Возмущенная, удивленная, смущенная.
Мы все еще стояли обнявшись, прижавшись друг к другу, и с недоумением смотрели на непрошенную гостью.
— Э… э… вы… э…
— Вы что-то хотели? — с наигранной наивностью и "искренним" интересом обозвался мой Готье.
Язвительная усмешка все же предательски вылезла наружу, едва слова утихли.
— Э… э… я… я, вообще-то, в туалет. — Недоумевала та.
— Молодец, — не унимался Эмиль. Вся та же искренность и "неподдельная" забота.
И снова женщина в ступоре. И снова еканье вместо слов.
— Еще что?
Надулась. Напыжилась. Брови нахмурились. Губы сжались. Глаза прищурились.
Секунды молчания… и наконец-то!
— Что вы тут устроили зал свиданий! Тут вам туалет, а не…
— Так идите в свой туалет, мы-то тут причем.
Я едва сдерживала смех от "детской наивности" и искренности, с какой он это говорил.
Прижалась сильнее. Отвернулась в другую сторону, пряча свою улыбку.
Аромат. Аромат моего Эмиля.
Нет ничего прекрасней.
И снова женщина начала пыхтеть от немого возмущения. И снова еканье вместо слов.
Неожиданно Готье немного наклонился и вкрадчиво прошептал мне на ухо:
— Можно, я ее покусаю? Ты не будешь против?
В его словах слышался искренний смех. Добрый, невинный смех.
Как мне этого не хватало… Все это время… Как раньше…
— Не буду, — тихонько прошептала в ответ.
И снова недоумевающий взгляд на гостью.
— Ну, ну, ребята, так нельзя. Нельзя. Это же туалет… — казалось, еще минуту — и она разрыдается от возмущения. — Выходите. — И указала рукой на дверь. Замерла в ожидании. Но сдвига так и не произошло. Снова нахмурилась. — Выходите. Иначе я позову охрану.
Но не успели ее слова сорваться с губ, как Эмиль вдруг напрягся, застыл, не дыша. Пристально уставился ей в глаза.

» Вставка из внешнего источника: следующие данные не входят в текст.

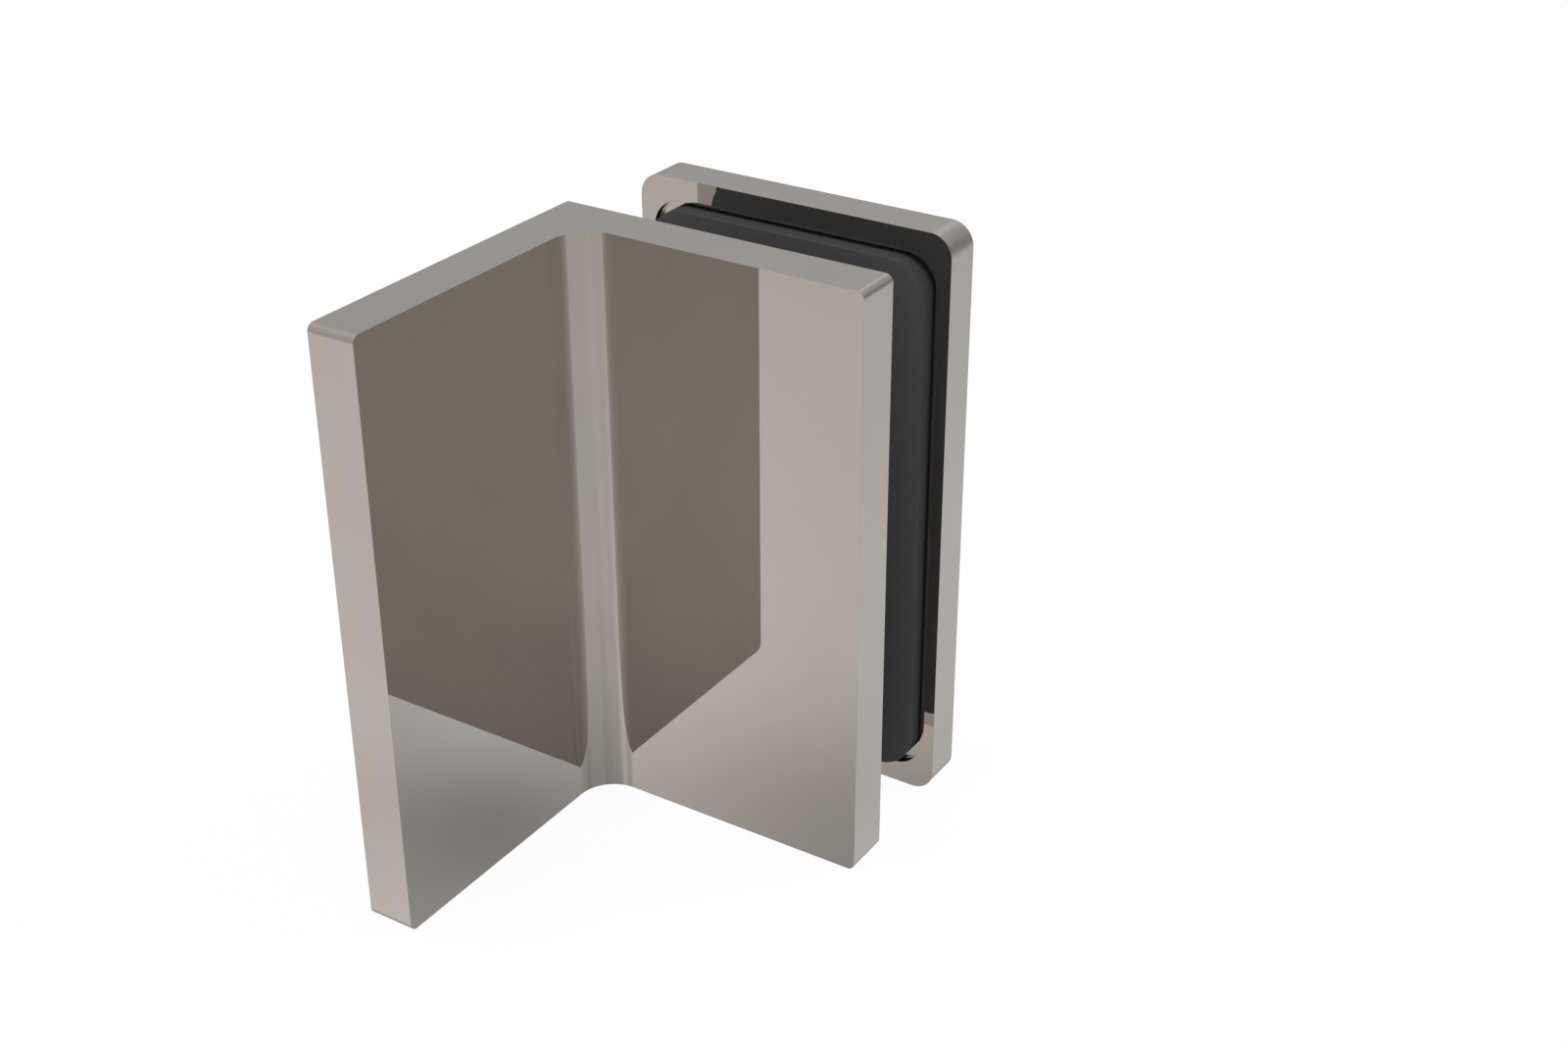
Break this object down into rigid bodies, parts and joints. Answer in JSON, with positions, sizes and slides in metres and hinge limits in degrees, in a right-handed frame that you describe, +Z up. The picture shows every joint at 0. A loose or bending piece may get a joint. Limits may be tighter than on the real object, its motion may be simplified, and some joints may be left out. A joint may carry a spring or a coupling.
{
  "type": "glass-to-wall bracket",
  "caption": "Right-angled metal bracket with a screwed clamp plate and rubber gaskets that hold the edge of a glass pane at a wall.",
  "frame": {"origin": "middle of the face that meets the wall", "axes": "+X away from the wall along the glass, +Y from the glass leg towards the clamp plate, +Z up along the bracket's height"},
  "size_m": [0.046, 0.0655, 0.079],
  "materials": {
    "polished_metal": "mirror polished, warm grey",
    "black_rubber": "matt moulded",
    "stainless_screw": "turned and tumbled",
    "sleeve_plastic": "natural moulded"
  },
  "bodies": {
    "root": {"angle_bracket": "polished_metal", "clamp_plate": "polished_metal", "leg_gasket": "black_rubber", "plate_gasket": "black_rubber", "clamp_screws": "stainless_screw", "screw_sleeves": "sleeve_plastic"}
  },
  "joints": []
}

— Заткнись и успокойся! — грубо, нагло приказал ей Готье.
В душе что-то дернулось. Сжалось.
— Эмиль, — робко, умоляюще позвала я. Зло. Зло закипало в нем внутри.
Отдернул взгляд.
Быстро перевел его на меня. Секунда раздумья — и робко, пристыжено отвел глаза вбок. Обижено поджал губы.
— Прости.
В ответ я прижалась лицом к его груди.
— Мне не за что тебя прощать. Не за что.
— Все равно прости, — задумчиво прошептал Готье.
Тяжело вздохнул.
— Ладно, тебе действительно пора. Гудвин пришел.
— Пришел? — от удивления я даже вскрикнула.
— Пришел.
— Но, может, может…
Предательски запекло в груди. Боль разрывала сердце.
Жадно уцепилась пальцами ему в одежду.
Не отпущу. Нет.
Женщина все еще стояла рядом и немо, молча наблюдала за происходящим.
Первый приговорено шевельнулся Готье. Оторвался спиной от стены. Выпустил меня из объятий.
— Тебе пора, — снова повторил ядовитые слова. Нервно ухмыльнулся. Но в душе, в глазах все еще было много боли.
— Хорошо, — робко прошептала я и ступила шаг на выход.
— Я люблю тебя. — Послышалось вдогонку.
— А я тебя, — смущенно улыбнулась. Обернулась.
Счастливая, хоть и со вкусом слез, улыбка. Его улыбка.
— Береги себя.
— Ты тоже.
* * *
Каждый шаг от него давался с трудом. Но, сжав кулачки, прикусив язык и выпучив до боли глаза, я шла вперед. Лишь бы не заплакать.
Глубокий вдох.
Выдох.
И снова болезненный вдох.
Я узнала его. Недалеко от входа стоял Гудвин. Оглядывался по сторонам.
Растерянность. Волнение. Искренние переживания.
— Гудвин, — позвала я.
Обернулся.
Я не могла сдержаться. Бросилась к своему настоящему другу. К своему Хойку.
Обняла.
— Привет, — прошептала я.
Да уж. Этот день оказался слишком для меня долгим. Слишком долгим. Казалось, между отъездом, той моей старой жизнью, и нынешним положением пролегла… вечность.
Неожиданно Гуд оттолкнул меня от себя.
Испуганно уставился в глаза.
— Эмиль? Ты была с Эмилем?
Ой.
Ай.
Покраснела.
— Мы… мы помирились.
— Так, так, так, стоп! — Неожиданно замахал руками Хойк и отступил шаг назад. — Перестань.
— Что?
Смутился. Скривился от неловкости.
— Твои мысли, Габи…
— Ой, прости, — казалось, что сейчас задохнусь от стыда. Чего только в моей памяти не сплыло при этих словах "помирились". Сколько боли и счастья вмещают в себе эти звуки.
Но чем больше я хотела спрятать свои мысли, воспоминания, переживания, тем сильнее все вырывалось наружу. Ярче. Болезненней. И откровенней.
— Габи, — казалось, что вампир вот-вот покраснеет, — я лучше выйду на улицу. А ты отдышись. Успокойся.